● **JOB**
Starting with the line that contains "Break this object", write out each line through the end of the listing, unchanged. Output nothing else.

● **Dataset rows**
--------------------
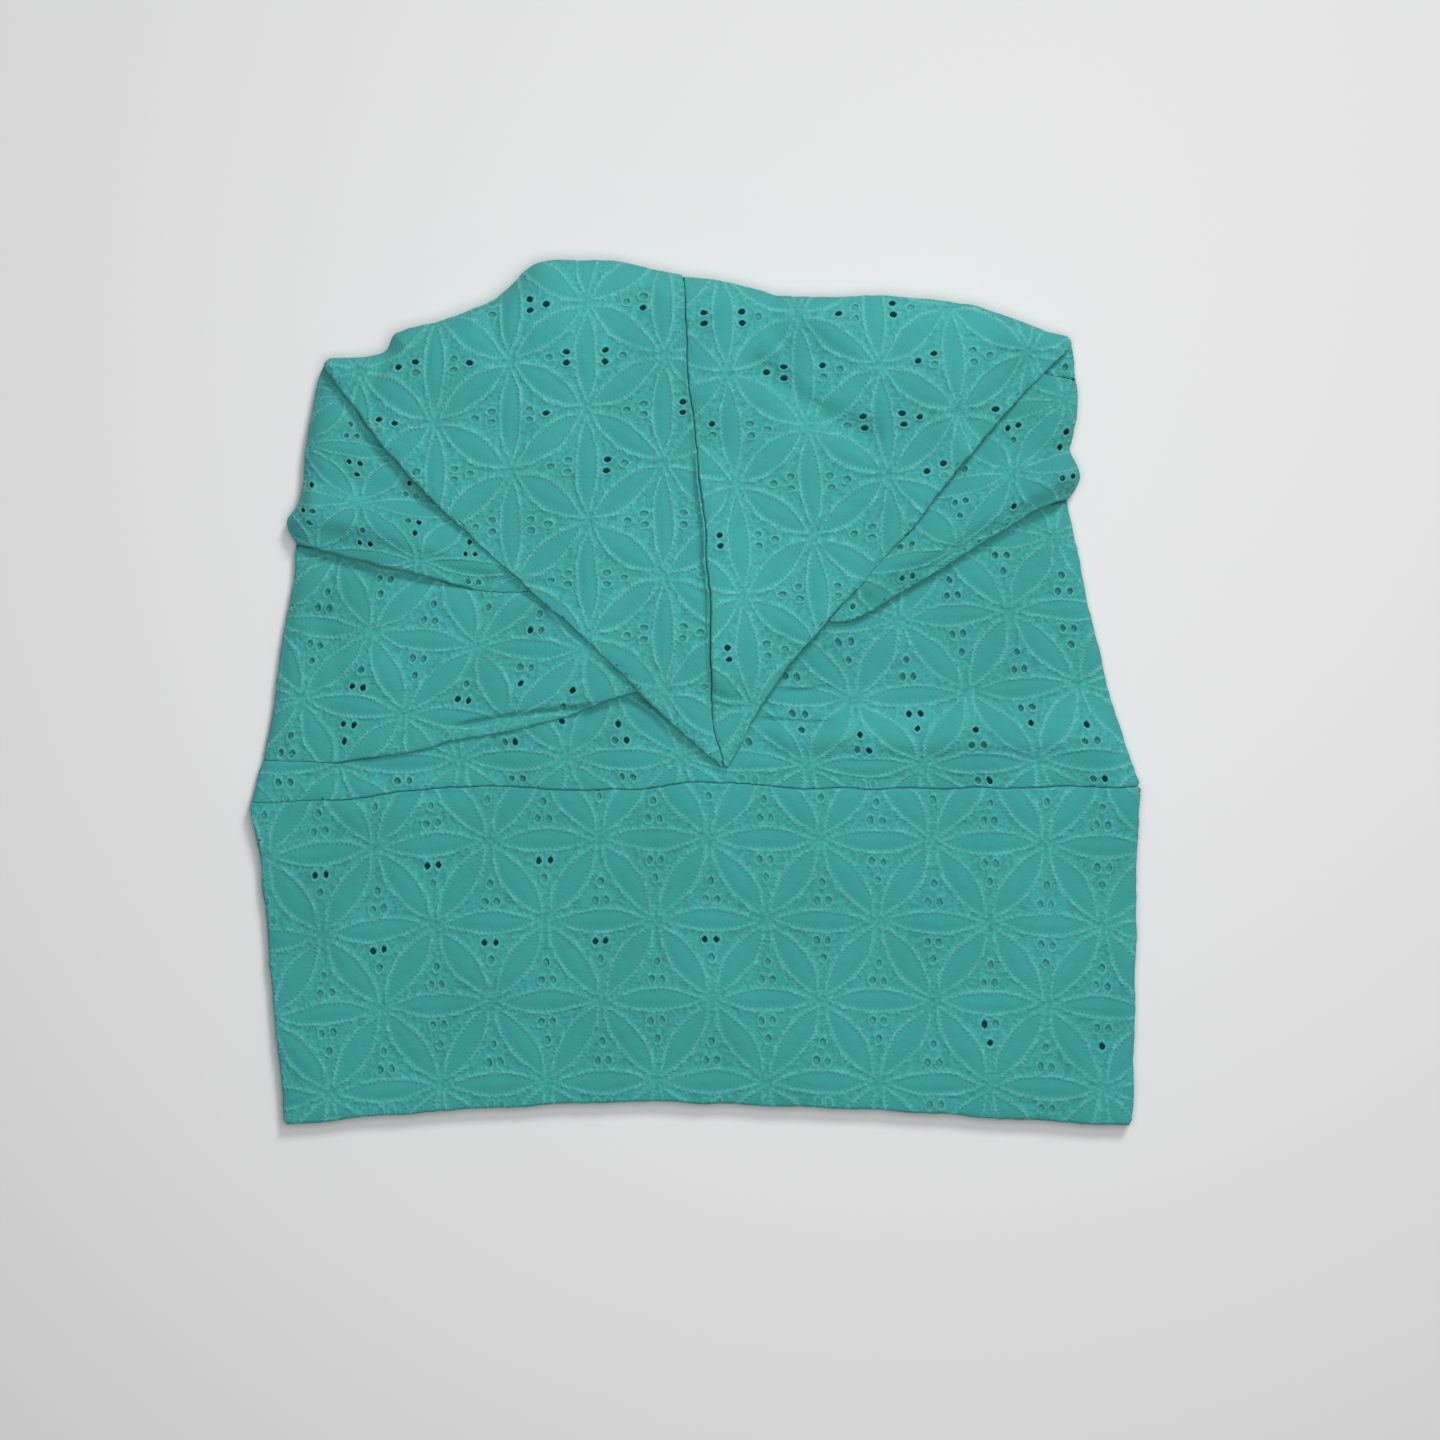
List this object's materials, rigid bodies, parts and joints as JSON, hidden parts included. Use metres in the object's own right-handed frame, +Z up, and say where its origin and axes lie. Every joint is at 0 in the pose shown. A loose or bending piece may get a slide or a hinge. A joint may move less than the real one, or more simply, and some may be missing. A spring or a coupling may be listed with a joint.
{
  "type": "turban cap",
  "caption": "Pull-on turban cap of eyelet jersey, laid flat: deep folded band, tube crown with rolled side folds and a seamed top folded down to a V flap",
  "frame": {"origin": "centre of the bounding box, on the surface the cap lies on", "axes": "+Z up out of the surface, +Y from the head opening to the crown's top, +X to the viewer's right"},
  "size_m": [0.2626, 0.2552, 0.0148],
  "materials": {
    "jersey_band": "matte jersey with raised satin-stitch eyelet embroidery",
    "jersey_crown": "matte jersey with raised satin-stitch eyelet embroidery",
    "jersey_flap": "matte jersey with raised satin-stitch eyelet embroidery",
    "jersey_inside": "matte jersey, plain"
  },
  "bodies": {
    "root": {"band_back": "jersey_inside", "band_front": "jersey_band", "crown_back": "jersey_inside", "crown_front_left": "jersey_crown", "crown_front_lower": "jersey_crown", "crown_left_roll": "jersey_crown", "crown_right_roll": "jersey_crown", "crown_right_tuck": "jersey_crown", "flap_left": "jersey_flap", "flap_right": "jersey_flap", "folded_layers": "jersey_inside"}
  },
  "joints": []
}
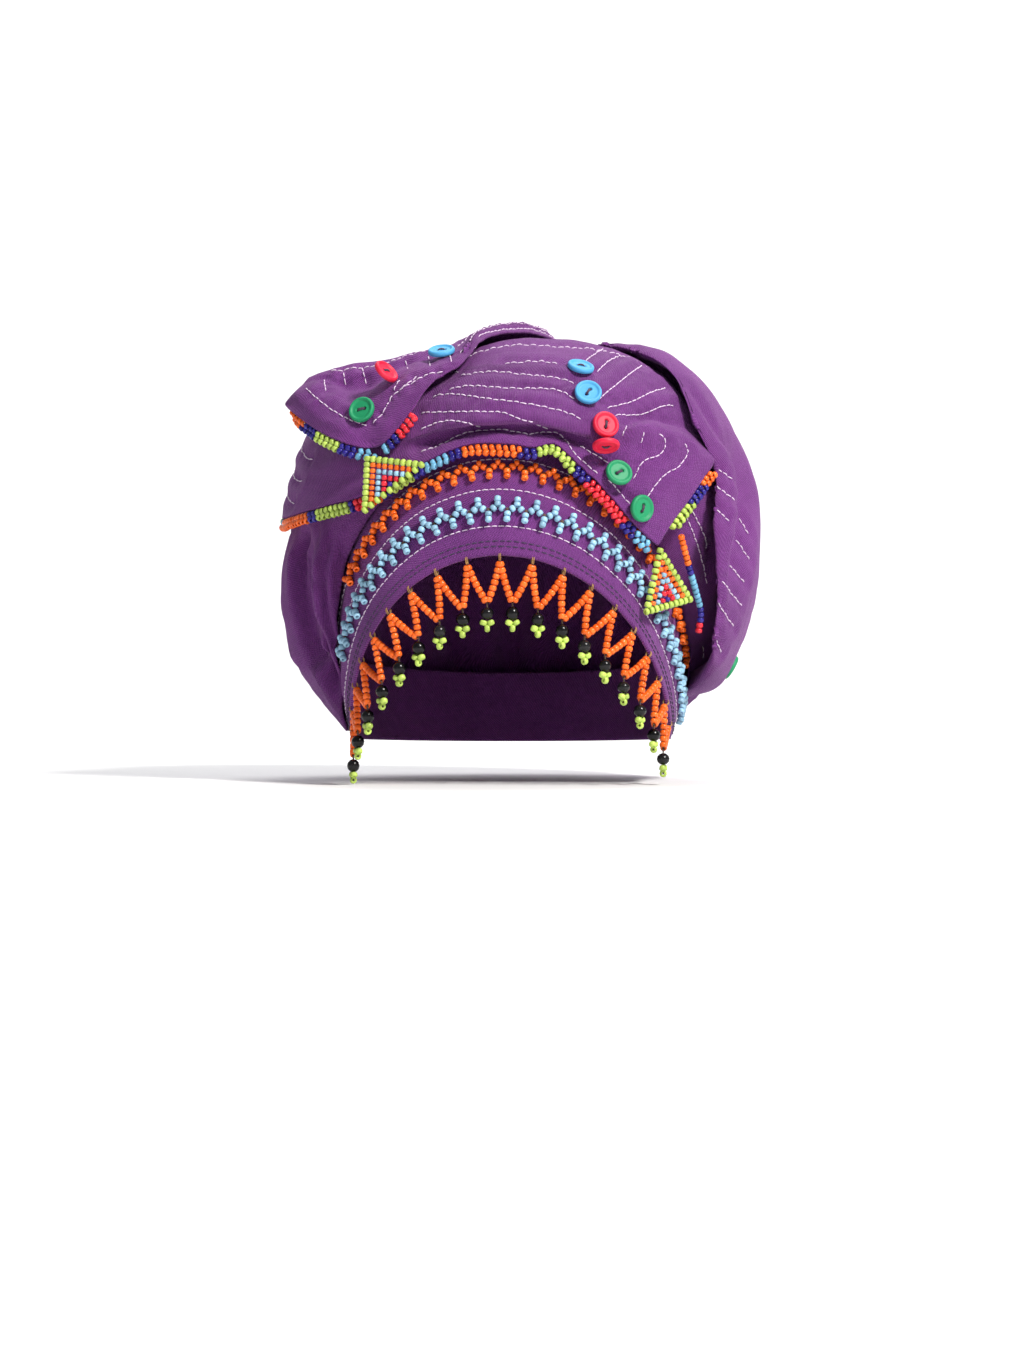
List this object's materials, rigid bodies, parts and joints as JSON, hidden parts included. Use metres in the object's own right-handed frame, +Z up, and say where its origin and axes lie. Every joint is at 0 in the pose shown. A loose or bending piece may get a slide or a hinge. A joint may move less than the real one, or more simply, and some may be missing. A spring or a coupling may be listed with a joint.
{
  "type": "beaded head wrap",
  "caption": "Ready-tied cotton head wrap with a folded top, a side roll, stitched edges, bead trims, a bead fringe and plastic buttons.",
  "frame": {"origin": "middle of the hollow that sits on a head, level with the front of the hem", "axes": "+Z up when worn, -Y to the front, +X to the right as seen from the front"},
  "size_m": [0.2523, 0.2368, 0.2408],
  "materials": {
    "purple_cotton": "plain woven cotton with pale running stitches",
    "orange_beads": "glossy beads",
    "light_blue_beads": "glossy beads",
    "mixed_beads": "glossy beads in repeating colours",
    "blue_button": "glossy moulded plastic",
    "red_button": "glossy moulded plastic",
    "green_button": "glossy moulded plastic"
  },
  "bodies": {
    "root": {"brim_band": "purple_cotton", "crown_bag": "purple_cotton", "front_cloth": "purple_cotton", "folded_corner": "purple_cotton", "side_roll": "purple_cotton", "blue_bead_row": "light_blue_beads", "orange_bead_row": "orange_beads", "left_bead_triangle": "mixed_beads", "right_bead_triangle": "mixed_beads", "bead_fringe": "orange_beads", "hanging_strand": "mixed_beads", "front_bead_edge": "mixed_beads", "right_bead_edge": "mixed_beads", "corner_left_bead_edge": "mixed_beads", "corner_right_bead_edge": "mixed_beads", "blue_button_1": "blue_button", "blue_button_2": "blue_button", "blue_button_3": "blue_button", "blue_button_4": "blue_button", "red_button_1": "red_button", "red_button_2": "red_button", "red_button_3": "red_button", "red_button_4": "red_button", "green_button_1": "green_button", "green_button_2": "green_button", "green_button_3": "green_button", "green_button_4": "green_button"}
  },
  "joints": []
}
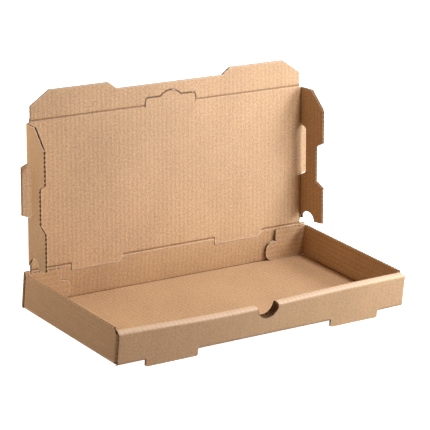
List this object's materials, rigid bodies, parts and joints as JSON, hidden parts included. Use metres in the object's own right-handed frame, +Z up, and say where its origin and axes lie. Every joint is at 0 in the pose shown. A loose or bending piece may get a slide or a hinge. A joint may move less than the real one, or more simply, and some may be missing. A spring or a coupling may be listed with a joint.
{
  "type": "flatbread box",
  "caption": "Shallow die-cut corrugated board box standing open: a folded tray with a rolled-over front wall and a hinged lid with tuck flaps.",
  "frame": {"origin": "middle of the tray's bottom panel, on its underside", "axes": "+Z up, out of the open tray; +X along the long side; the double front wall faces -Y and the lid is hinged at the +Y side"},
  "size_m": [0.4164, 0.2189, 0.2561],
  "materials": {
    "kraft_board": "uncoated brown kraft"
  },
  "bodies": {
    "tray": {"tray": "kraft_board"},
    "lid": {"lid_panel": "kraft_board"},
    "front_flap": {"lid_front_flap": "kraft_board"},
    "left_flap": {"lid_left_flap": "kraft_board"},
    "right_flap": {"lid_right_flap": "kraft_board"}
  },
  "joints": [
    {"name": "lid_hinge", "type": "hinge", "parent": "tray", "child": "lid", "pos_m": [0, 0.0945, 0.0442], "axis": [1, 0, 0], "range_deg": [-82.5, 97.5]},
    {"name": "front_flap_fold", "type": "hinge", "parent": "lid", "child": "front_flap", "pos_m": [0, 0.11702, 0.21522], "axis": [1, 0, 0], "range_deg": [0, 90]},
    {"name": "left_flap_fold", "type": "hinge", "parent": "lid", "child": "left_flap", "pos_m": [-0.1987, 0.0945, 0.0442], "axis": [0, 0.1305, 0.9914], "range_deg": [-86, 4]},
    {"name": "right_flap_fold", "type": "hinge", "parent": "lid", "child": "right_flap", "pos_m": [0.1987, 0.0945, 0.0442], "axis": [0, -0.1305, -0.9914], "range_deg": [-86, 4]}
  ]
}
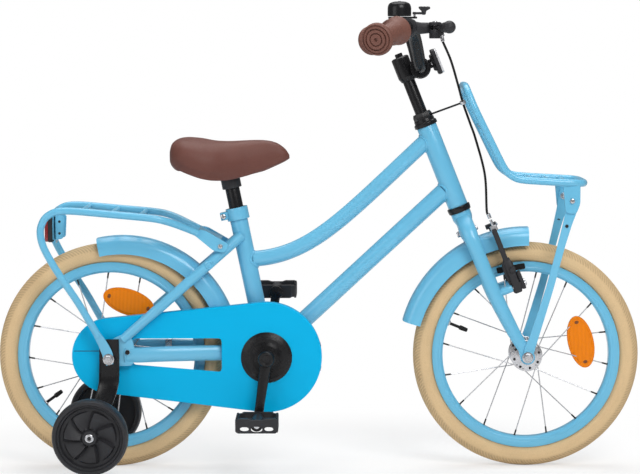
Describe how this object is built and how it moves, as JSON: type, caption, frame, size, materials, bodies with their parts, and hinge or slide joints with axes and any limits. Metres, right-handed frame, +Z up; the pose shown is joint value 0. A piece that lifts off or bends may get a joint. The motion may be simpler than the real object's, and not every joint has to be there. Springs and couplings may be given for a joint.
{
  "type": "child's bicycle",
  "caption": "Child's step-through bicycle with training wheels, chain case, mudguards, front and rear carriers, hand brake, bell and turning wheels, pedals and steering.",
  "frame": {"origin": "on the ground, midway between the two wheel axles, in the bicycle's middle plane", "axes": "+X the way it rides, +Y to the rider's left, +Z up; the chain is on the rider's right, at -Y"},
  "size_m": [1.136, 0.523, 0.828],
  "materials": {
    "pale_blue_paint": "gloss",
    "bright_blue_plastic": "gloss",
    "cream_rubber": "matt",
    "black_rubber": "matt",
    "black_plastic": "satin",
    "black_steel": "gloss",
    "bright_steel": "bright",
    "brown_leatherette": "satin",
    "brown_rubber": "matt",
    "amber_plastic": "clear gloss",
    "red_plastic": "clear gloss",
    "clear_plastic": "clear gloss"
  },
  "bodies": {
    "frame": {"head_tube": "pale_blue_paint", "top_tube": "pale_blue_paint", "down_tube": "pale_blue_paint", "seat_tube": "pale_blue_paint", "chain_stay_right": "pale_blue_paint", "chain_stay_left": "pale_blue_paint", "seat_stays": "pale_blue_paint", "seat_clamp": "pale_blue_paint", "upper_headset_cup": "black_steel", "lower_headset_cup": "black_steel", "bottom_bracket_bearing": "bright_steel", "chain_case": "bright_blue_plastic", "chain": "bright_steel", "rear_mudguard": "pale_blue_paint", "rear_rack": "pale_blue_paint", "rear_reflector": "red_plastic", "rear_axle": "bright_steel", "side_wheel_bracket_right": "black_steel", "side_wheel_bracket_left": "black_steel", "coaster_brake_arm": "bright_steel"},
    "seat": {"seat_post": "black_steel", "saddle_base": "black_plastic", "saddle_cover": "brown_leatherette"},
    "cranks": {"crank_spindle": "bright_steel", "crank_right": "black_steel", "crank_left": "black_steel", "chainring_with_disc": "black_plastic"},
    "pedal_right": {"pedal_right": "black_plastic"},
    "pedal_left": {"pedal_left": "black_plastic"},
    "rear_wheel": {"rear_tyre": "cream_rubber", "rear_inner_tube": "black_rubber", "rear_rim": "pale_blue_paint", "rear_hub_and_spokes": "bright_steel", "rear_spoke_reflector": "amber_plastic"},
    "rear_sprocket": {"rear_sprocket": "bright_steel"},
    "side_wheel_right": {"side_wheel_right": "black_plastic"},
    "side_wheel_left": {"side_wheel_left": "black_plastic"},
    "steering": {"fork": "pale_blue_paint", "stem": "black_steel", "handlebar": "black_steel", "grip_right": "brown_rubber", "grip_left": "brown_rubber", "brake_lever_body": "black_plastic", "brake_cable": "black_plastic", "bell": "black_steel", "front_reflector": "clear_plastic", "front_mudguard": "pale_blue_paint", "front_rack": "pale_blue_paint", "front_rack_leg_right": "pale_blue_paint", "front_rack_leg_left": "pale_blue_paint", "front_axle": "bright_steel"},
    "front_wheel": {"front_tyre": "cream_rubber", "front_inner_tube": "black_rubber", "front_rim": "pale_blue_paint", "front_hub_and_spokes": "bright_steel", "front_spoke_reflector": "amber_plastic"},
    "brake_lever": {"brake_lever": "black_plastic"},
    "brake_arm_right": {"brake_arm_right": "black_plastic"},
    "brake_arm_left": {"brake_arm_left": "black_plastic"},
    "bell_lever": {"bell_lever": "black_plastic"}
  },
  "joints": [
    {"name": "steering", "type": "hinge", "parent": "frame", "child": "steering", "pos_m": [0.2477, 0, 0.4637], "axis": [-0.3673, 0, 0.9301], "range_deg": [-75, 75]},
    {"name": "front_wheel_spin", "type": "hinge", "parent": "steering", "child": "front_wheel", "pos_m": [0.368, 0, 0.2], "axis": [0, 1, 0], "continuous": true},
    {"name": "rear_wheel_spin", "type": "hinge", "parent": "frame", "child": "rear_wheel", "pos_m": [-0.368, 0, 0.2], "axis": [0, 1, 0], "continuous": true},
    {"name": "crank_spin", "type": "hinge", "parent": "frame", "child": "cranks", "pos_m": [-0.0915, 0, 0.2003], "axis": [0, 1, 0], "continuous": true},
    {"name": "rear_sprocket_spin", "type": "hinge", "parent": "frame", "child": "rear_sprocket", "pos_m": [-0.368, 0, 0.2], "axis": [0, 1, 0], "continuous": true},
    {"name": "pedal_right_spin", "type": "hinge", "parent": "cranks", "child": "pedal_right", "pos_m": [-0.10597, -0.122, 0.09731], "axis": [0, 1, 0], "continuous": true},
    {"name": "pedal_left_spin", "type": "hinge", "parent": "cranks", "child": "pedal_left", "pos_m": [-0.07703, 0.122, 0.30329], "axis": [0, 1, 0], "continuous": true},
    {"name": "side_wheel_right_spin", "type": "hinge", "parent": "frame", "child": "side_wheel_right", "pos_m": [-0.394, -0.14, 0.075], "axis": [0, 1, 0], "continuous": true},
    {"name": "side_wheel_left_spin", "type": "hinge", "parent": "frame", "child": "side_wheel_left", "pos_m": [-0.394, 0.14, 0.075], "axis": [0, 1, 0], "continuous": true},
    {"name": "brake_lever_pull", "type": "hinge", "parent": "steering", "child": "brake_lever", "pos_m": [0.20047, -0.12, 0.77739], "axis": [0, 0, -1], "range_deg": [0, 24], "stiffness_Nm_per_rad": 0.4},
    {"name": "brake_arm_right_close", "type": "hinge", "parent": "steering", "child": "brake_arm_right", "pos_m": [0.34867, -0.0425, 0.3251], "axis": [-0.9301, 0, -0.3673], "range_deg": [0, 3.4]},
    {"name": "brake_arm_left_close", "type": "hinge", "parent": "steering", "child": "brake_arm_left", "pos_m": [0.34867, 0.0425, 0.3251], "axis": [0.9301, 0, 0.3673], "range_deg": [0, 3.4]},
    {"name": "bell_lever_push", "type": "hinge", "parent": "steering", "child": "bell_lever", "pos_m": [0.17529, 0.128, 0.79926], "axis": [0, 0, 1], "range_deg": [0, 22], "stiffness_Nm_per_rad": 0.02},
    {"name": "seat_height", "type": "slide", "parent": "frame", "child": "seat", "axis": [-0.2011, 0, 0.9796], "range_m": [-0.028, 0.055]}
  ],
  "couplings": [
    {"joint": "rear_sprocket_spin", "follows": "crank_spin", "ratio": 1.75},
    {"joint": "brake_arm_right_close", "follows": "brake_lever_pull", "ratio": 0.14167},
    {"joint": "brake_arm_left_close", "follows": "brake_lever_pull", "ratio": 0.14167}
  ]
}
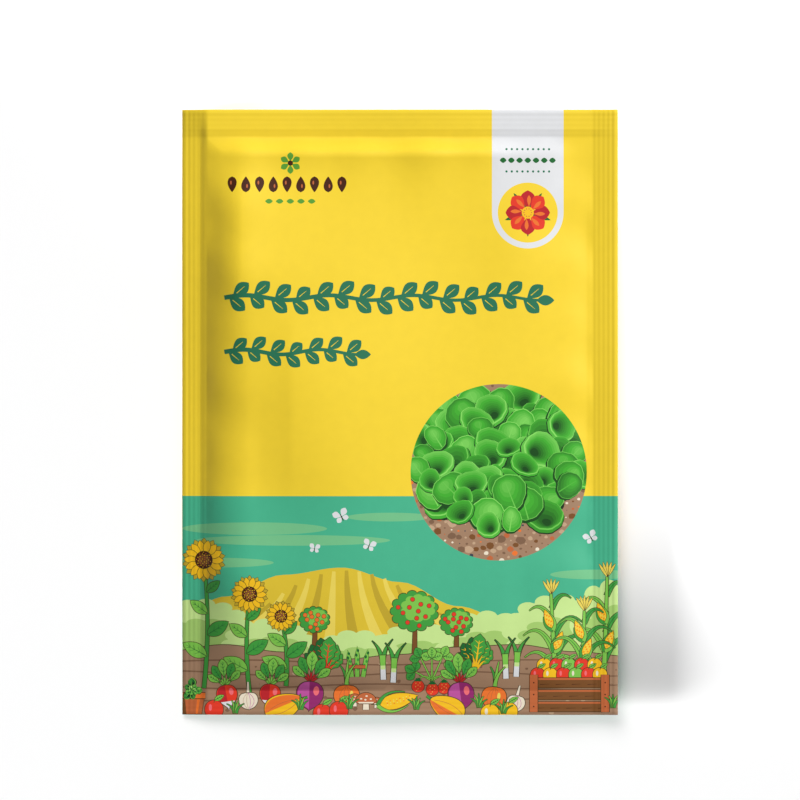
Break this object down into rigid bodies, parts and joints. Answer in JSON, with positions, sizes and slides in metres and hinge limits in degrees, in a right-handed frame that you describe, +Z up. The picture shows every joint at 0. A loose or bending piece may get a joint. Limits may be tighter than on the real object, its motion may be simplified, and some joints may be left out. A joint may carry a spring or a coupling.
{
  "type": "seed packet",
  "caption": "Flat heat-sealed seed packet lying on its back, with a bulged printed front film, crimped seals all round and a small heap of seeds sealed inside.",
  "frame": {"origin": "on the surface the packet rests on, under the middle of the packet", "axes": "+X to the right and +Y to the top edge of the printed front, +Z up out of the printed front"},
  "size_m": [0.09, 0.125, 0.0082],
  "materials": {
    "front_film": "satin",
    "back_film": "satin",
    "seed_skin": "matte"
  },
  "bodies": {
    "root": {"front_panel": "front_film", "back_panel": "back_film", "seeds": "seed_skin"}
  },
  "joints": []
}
--------------------
● **COMPLETE RESPONSE**
Break this object down into rigid bodies, parts and joints. Answer in JSON, with positions, sizes and slides in metres and hinge limits in degrees, in a right-handed frame that you describe, +Z up. The picture shows every joint at 0. A loose or bending piece may get a joint. Limits may be tighter than on the real object, its motion may be simplified, and some joints may be left out. A joint may carry a spring or a coupling.
{
  "type": "seed packet",
  "caption": "Flat heat-sealed seed packet lying on its back, with a bulged printed front film, crimped seals all round and a small heap of seeds sealed inside.",
  "frame": {"origin": "on the surface the packet rests on, under the middle of the packet", "axes": "+X to the right and +Y to the top edge of the printed front, +Z up out of the printed front"},
  "size_m": [0.09, 0.125, 0.0082],
  "materials": {
    "front_film": "satin",
    "back_film": "satin",
    "seed_skin": "matte"
  },
  "bodies": {
    "root": {"front_panel": "front_film", "back_panel": "back_film", "seeds": "seed_skin"}
  },
  "joints": []
}